◆ Set exercise ◆
Every entry must be echoed exactly.

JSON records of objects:
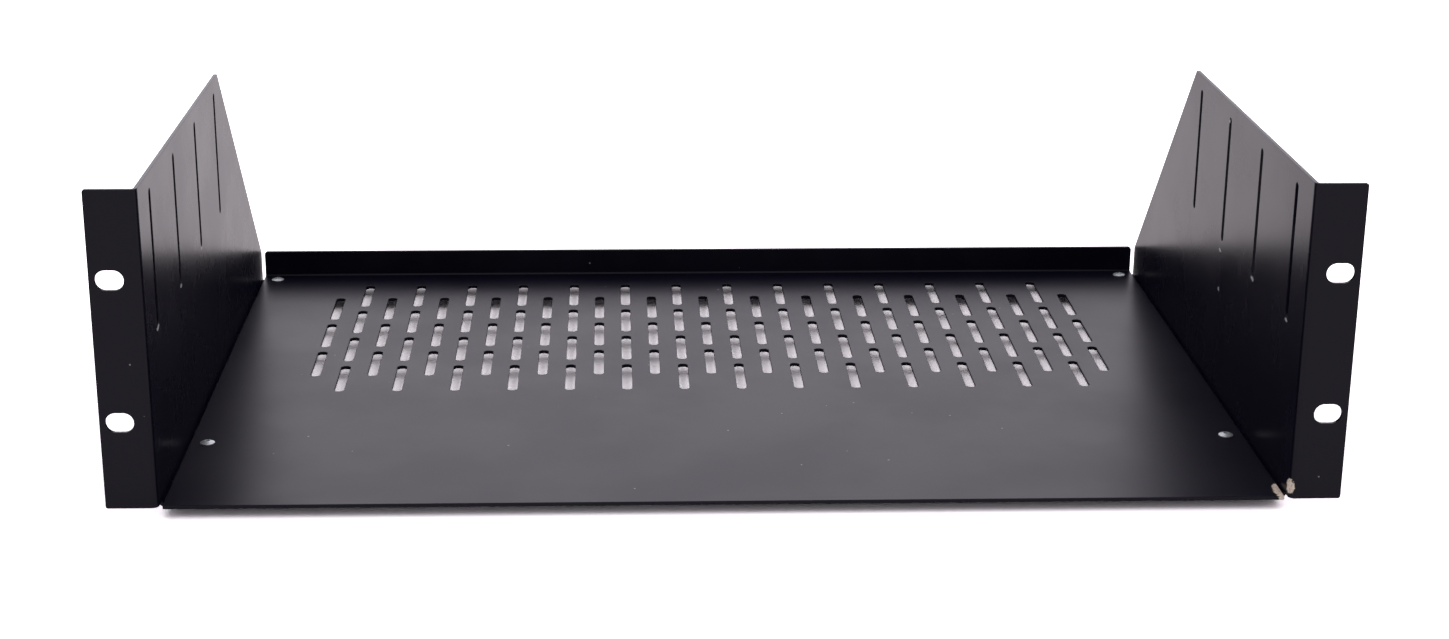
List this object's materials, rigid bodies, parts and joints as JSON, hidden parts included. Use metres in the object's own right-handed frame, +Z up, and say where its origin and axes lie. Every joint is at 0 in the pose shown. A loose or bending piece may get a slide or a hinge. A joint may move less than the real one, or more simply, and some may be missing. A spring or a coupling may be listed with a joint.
{
  "type": "cantilever rack shelf",
  "caption": "Vented sheet-steel tray on folded side brackets with slotted rack ears, riveted together, for carrying equipment in a rack.",
  "frame": {"origin": "centre of the rectangle of rack slots, on the back faces of the ears", "axes": "+X along the ears to the right as seen from the front, +Y back into the rack, +Z up"},
  "size_m": [0.4826, 0.3065, 0.1336],
  "materials": {
    "black_powder_coat": "satin, fine texture",
    "rivet_aluminium": "satin",
    "mandrel_steel": "bright, broken at the stem"
  },
  "bodies": {
    "root": {"shelf_tray": "black_powder_coat", "left_bracket": "black_powder_coat", "right_bracket": "black_powder_coat", "rivets": "rivet_aluminium", "rivet_mandrels": "mandrel_steel"}
  },
  "joints": []
}
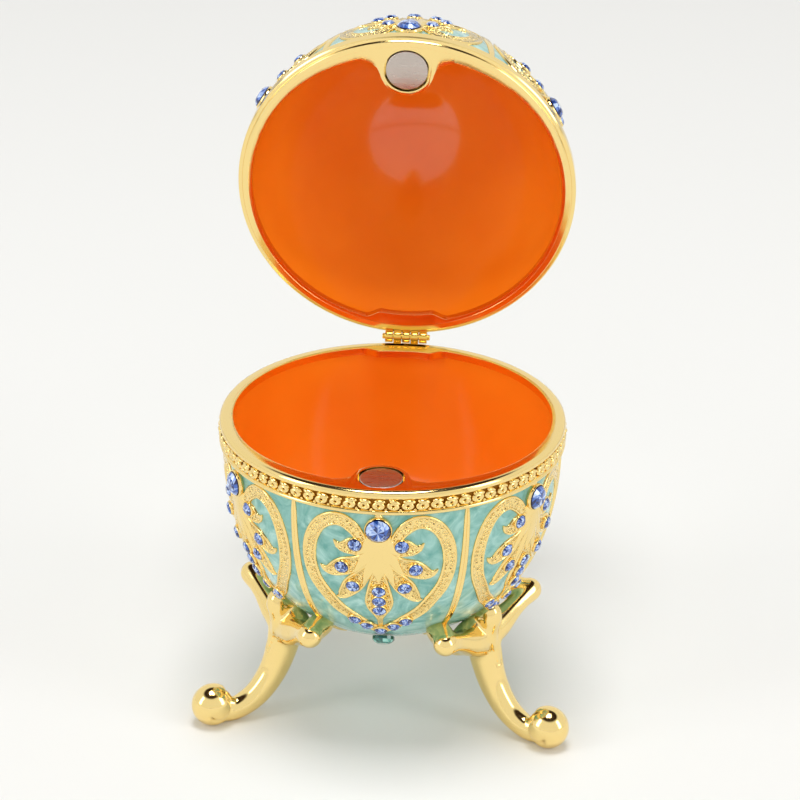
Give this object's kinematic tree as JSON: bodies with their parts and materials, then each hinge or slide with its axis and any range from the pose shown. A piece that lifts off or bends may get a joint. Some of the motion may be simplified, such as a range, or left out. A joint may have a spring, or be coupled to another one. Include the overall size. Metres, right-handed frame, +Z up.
{
  "type": "egg trinket box",
  "caption": "Hinged egg-shaped trinket box of cast, gilt and enamelled metal set with stones, standing open on scrolled legs.",
  "frame": {"origin": "on the floor under the middle of the open box's bounding box", "axes": "+Z up, -Y the front that the open lid faces, +X to the right seen from the front, along the hinge's axis"},
  "size_m": [0.0662, 0.0911, 0.1143],
  "materials": {
    "enamelled_gilt": "pale aqua enamel between gold-plated relief outside, orange enamel inside",
    "gilt": "polished gold plate",
    "hinge_brass": "plain rolled brass",
    "magnet_nickel": "nickel plated",
    "cut_stone": "foil-backed cut glass, light sapphire blue"
  },
  "bodies": {
    "base": {"bowl_shell": "enamelled_gilt", "leg_right": "gilt", "leg_back": "gilt", "leg_left": "gilt", "hinge_leaf_bowl": "hinge_brass", "hinge_pin": "hinge_brass", "magnet_bowl": "magnet_nickel", "bowl_stone_1": "cut_stone", "bowl_stone_2": "cut_stone", "bowl_stone_3": "cut_stone", "bowl_stone_4": "cut_stone", "bowl_stone_5": "cut_stone", "bowl_stone_6": "cut_stone", "bowl_stone_row_1": "cut_stone", "bowl_stone_row_2": "cut_stone", "bowl_stone_row_3": "cut_stone", "bowl_stone_row_4": "cut_stone", "bowl_stone_row_5": "cut_stone", "bowl_stone_row_6": "cut_stone"},
    "lid": {"lid_shell": "enamelled_gilt", "hinge_leaf_lid": "hinge_brass", "magnet_lid": "magnet_nickel", "lid_stone_1": "cut_stone", "lid_stone_2": "cut_stone", "lid_stone_3": "cut_stone", "lid_stone_4": "cut_stone", "lid_stone_5": "cut_stone", "lid_stone_6": "cut_stone", "lid_stone_row_1": "cut_stone", "lid_stone_row_2": "cut_stone", "lid_stone_row_3": "cut_stone", "lid_stone_row_4": "cut_stone", "lid_stone_row_5": "cut_stone", "lid_stone_row_6": "cut_stone"}
  },
  "joints": [
    {"name": "lid_hinge", "type": "hinge", "parent": "base", "child": "lid", "pos_m": [0.00054, 0.01459, 0.05435], "axis": [1, 0, 0], "range_deg": [0, 83]}
  ]
}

◆ Correct answer ◆
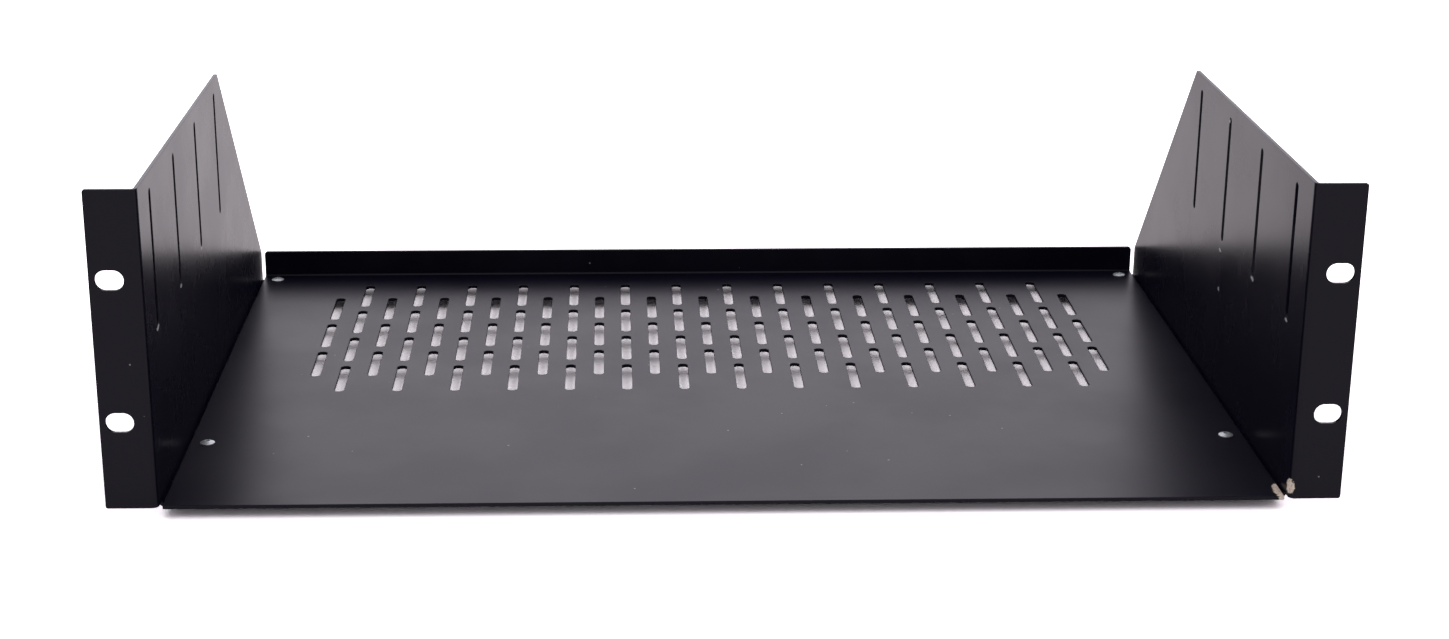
List this object's materials, rigid bodies, parts and joints as JSON, hidden parts included. Use metres in the object's own right-handed frame, +Z up, and say where its origin and axes lie. Every joint is at 0 in the pose shown. A loose or bending piece may get a slide or a hinge. A joint may move less than the real one, or more simply, and some may be missing. A spring or a coupling may be listed with a joint.
{
  "type": "cantilever rack shelf",
  "caption": "Vented sheet-steel tray on folded side brackets with slotted rack ears, riveted together, for carrying equipment in a rack.",
  "frame": {"origin": "centre of the rectangle of rack slots, on the back faces of the ears", "axes": "+X along the ears to the right as seen from the front, +Y back into the rack, +Z up"},
  "size_m": [0.4826, 0.3065, 0.1336],
  "materials": {
    "black_powder_coat": "satin, fine texture",
    "rivet_aluminium": "satin",
    "mandrel_steel": "bright, broken at the stem"
  },
  "bodies": {
    "root": {"shelf_tray": "black_powder_coat", "left_bracket": "black_powder_coat", "right_bracket": "black_powder_coat", "rivets": "rivet_aluminium", "rivet_mandrels": "mandrel_steel"}
  },
  "joints": []
}
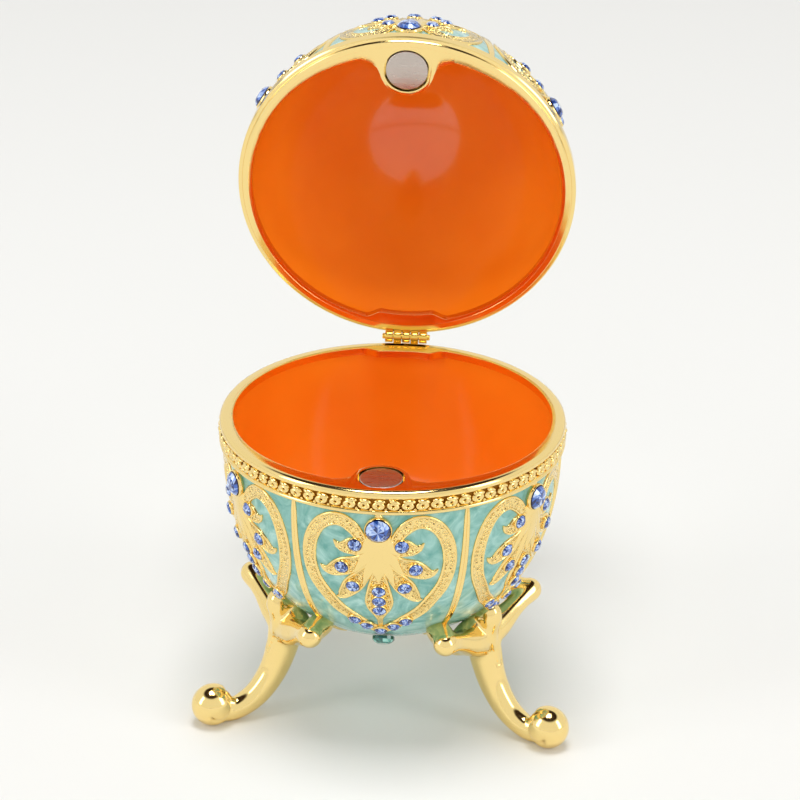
Give this object's kinematic tree as JSON: bodies with their parts and materials, then each hinge or slide with its axis and any range from the pose shown. A piece that lifts off or bends may get a joint. Some of the motion may be simplified, such as a range, or left out. A joint may have a spring, or be coupled to another one. Include the overall size. Metres, right-handed frame, +Z up.
{
  "type": "egg trinket box",
  "caption": "Hinged egg-shaped trinket box of cast, gilt and enamelled metal set with stones, standing open on scrolled legs.",
  "frame": {"origin": "on the floor under the middle of the open box's bounding box", "axes": "+Z up, -Y the front that the open lid faces, +X to the right seen from the front, along the hinge's axis"},
  "size_m": [0.0662, 0.0911, 0.1143],
  "materials": {
    "enamelled_gilt": "pale aqua enamel between gold-plated relief outside, orange enamel inside",
    "gilt": "polished gold plate",
    "hinge_brass": "plain rolled brass",
    "magnet_nickel": "nickel plated",
    "cut_stone": "foil-backed cut glass, light sapphire blue"
  },
  "bodies": {
    "base": {"bowl_shell": "enamelled_gilt", "leg_right": "gilt", "leg_back": "gilt", "leg_left": "gilt", "hinge_leaf_bowl": "hinge_brass", "hinge_pin": "hinge_brass", "magnet_bowl": "magnet_nickel", "bowl_stone_1": "cut_stone", "bowl_stone_2": "cut_stone", "bowl_stone_3": "cut_stone", "bowl_stone_4": "cut_stone", "bowl_stone_5": "cut_stone", "bowl_stone_6": "cut_stone", "bowl_stone_row_1": "cut_stone", "bowl_stone_row_2": "cut_stone", "bowl_stone_row_3": "cut_stone", "bowl_stone_row_4": "cut_stone", "bowl_stone_row_5": "cut_stone", "bowl_stone_row_6": "cut_stone"},
    "lid": {"lid_shell": "enamelled_gilt", "hinge_leaf_lid": "hinge_brass", "magnet_lid": "magnet_nickel", "lid_stone_1": "cut_stone", "lid_stone_2": "cut_stone", "lid_stone_3": "cut_stone", "lid_stone_4": "cut_stone", "lid_stone_5": "cut_stone", "lid_stone_6": "cut_stone", "lid_stone_row_1": "cut_stone", "lid_stone_row_2": "cut_stone", "lid_stone_row_3": "cut_stone", "lid_stone_row_4": "cut_stone", "lid_stone_row_5": "cut_stone", "lid_stone_row_6": "cut_stone"}
  },
  "joints": [
    {"name": "lid_hinge", "type": "hinge", "parent": "base", "child": "lid", "pos_m": [0.00054, 0.01459, 0.05435], "axis": [1, 0, 0], "range_deg": [0, 83]}
  ]
}